:: SOURCE DATA ::
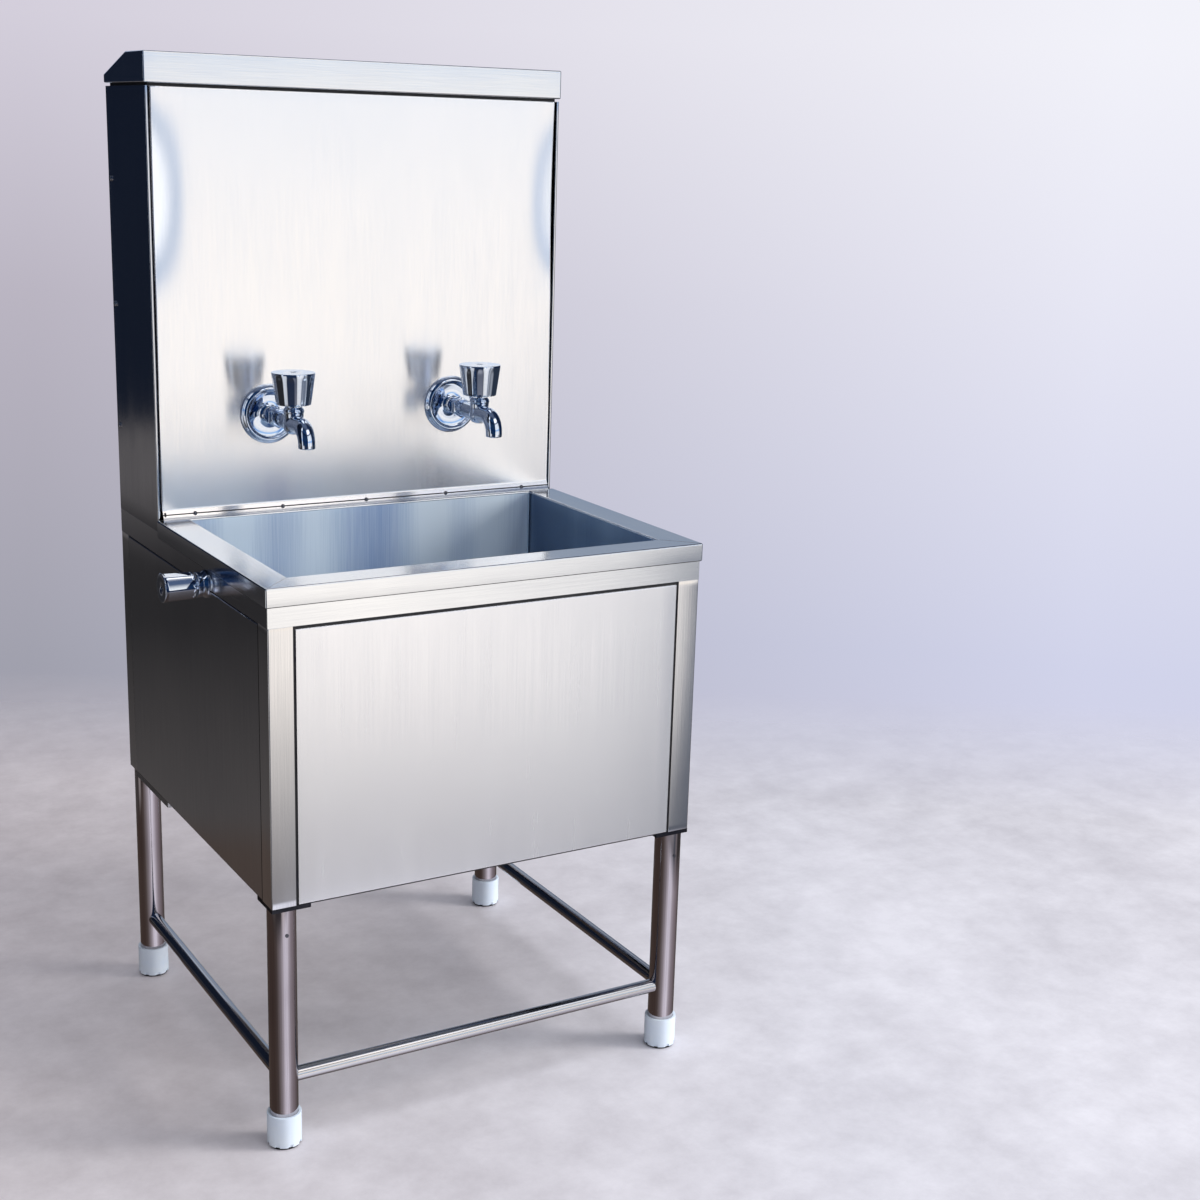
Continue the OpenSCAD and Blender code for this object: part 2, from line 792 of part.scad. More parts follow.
:::
:: SOURCE DATA ::
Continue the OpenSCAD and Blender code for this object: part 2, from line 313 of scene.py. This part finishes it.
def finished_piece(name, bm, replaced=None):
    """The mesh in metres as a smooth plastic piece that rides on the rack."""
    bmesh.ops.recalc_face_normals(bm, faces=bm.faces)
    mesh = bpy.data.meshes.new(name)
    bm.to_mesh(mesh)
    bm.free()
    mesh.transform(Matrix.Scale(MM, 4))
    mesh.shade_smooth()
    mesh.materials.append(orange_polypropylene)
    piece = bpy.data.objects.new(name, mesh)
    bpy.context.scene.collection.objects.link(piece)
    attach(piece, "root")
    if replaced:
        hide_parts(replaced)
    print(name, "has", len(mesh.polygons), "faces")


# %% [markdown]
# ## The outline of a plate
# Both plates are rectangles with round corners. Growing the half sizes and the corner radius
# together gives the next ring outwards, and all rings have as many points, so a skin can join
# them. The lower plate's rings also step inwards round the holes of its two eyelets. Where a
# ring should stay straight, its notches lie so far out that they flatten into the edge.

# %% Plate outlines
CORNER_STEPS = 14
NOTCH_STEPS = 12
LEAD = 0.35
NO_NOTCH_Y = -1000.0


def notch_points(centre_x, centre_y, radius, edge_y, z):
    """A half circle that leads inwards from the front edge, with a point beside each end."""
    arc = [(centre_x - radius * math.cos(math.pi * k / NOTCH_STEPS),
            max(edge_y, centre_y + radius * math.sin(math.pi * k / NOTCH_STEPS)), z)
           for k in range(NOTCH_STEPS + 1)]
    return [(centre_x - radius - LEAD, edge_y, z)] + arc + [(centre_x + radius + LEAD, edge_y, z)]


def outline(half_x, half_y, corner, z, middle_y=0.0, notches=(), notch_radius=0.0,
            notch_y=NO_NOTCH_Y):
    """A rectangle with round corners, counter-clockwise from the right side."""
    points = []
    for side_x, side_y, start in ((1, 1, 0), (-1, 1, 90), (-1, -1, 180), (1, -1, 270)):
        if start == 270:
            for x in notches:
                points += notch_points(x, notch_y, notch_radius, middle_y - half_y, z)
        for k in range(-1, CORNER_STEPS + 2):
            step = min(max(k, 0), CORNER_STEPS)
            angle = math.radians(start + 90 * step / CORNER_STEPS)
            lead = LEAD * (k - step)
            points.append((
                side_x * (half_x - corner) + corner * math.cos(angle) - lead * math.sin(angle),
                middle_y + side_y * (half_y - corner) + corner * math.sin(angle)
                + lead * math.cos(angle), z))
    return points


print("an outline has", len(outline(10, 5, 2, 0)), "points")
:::
:: SOURCE DATA ::
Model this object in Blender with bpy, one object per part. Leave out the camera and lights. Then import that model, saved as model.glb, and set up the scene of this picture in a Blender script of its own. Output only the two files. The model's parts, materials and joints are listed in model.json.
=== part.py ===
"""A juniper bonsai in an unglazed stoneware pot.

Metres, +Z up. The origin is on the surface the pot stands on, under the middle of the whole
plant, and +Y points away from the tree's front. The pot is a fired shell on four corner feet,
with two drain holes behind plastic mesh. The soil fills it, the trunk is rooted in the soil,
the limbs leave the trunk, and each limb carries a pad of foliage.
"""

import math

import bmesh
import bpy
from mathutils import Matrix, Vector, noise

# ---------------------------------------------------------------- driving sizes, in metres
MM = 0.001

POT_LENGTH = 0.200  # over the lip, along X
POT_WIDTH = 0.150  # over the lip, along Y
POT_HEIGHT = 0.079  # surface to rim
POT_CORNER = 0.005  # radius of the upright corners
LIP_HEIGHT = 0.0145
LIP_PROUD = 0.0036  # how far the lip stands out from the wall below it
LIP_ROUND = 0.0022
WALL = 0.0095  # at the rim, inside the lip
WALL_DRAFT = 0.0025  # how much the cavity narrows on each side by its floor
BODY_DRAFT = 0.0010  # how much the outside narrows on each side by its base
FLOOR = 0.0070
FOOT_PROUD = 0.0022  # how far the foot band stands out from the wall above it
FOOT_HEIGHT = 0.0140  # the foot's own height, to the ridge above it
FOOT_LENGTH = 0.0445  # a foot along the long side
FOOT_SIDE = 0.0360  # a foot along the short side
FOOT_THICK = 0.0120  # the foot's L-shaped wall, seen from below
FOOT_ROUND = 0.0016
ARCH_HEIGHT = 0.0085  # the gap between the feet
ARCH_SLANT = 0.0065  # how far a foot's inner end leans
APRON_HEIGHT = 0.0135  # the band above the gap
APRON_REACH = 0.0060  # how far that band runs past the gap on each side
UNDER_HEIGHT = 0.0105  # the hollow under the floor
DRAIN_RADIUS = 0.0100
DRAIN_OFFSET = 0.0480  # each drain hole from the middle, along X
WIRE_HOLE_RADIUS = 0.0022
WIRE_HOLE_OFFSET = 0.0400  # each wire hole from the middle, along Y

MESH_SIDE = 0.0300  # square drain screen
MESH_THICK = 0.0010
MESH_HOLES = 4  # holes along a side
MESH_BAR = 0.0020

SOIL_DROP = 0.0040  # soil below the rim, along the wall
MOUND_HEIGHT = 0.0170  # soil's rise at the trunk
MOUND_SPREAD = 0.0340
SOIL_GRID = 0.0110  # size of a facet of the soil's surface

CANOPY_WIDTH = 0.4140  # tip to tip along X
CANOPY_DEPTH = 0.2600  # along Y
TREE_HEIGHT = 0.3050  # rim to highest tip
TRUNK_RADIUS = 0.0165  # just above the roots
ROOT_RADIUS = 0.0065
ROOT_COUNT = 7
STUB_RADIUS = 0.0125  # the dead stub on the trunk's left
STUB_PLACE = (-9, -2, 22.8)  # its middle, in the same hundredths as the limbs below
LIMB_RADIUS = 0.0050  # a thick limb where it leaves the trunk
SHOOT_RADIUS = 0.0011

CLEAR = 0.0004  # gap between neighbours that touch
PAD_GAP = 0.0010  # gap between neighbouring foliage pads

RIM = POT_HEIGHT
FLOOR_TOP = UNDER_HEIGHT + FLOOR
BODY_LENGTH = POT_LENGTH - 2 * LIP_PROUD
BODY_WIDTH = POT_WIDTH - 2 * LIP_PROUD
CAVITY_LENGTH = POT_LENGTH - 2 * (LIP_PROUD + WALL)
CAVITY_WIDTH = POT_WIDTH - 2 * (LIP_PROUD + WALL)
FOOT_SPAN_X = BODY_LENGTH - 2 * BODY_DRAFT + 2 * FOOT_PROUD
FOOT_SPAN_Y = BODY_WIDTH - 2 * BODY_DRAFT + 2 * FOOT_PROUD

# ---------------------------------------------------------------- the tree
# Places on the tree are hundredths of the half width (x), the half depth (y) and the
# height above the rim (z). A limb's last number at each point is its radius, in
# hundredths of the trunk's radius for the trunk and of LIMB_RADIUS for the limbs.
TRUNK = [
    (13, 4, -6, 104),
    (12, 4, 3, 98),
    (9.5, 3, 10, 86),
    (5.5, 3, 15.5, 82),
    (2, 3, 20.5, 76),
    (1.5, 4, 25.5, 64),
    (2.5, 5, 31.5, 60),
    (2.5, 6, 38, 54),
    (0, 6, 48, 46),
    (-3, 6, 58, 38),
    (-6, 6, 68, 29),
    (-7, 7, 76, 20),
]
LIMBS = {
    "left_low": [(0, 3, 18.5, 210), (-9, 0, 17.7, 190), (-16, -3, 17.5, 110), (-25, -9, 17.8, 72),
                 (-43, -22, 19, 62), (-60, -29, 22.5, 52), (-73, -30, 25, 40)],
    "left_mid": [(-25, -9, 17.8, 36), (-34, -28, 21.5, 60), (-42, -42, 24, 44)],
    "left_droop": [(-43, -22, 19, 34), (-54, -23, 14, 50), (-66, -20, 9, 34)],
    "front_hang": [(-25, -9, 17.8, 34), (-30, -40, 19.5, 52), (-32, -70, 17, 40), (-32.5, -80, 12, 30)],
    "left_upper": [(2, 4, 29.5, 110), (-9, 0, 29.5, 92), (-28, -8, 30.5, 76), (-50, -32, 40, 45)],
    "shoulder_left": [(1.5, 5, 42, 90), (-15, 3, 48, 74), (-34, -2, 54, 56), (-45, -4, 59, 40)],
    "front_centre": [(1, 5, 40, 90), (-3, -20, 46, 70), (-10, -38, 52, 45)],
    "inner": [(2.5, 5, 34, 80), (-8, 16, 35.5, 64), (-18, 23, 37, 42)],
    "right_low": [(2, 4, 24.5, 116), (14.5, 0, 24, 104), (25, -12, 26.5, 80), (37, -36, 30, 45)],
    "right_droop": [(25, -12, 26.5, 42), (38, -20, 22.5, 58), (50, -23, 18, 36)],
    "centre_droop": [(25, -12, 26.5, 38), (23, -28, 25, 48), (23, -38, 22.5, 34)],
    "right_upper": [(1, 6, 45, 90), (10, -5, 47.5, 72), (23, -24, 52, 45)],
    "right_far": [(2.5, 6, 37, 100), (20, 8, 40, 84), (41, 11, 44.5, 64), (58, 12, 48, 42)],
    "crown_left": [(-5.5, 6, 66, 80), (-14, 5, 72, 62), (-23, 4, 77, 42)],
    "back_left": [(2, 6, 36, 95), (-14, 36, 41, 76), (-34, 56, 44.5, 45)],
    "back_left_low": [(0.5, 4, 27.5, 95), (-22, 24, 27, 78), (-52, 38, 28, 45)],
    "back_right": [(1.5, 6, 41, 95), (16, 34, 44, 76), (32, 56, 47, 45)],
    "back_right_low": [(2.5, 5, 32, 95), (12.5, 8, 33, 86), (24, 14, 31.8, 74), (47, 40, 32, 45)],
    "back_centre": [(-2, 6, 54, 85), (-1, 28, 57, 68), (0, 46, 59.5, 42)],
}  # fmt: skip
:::
> _REQUIREMENT_: Pick out the lines that have the word "import". Copy them all.

> _ANSWER BELOW_:
Model this object in Blender with bpy, one object per part. Leave out the camera and lights. Then import that model, saved as model.glb, and set up the scene of this picture in a Blender script of its own. Output only the two files. The model's parts, materials and joints are listed in model.json.
import math
import bmesh
import bpy
from mathutils import Matrix, Vector, noise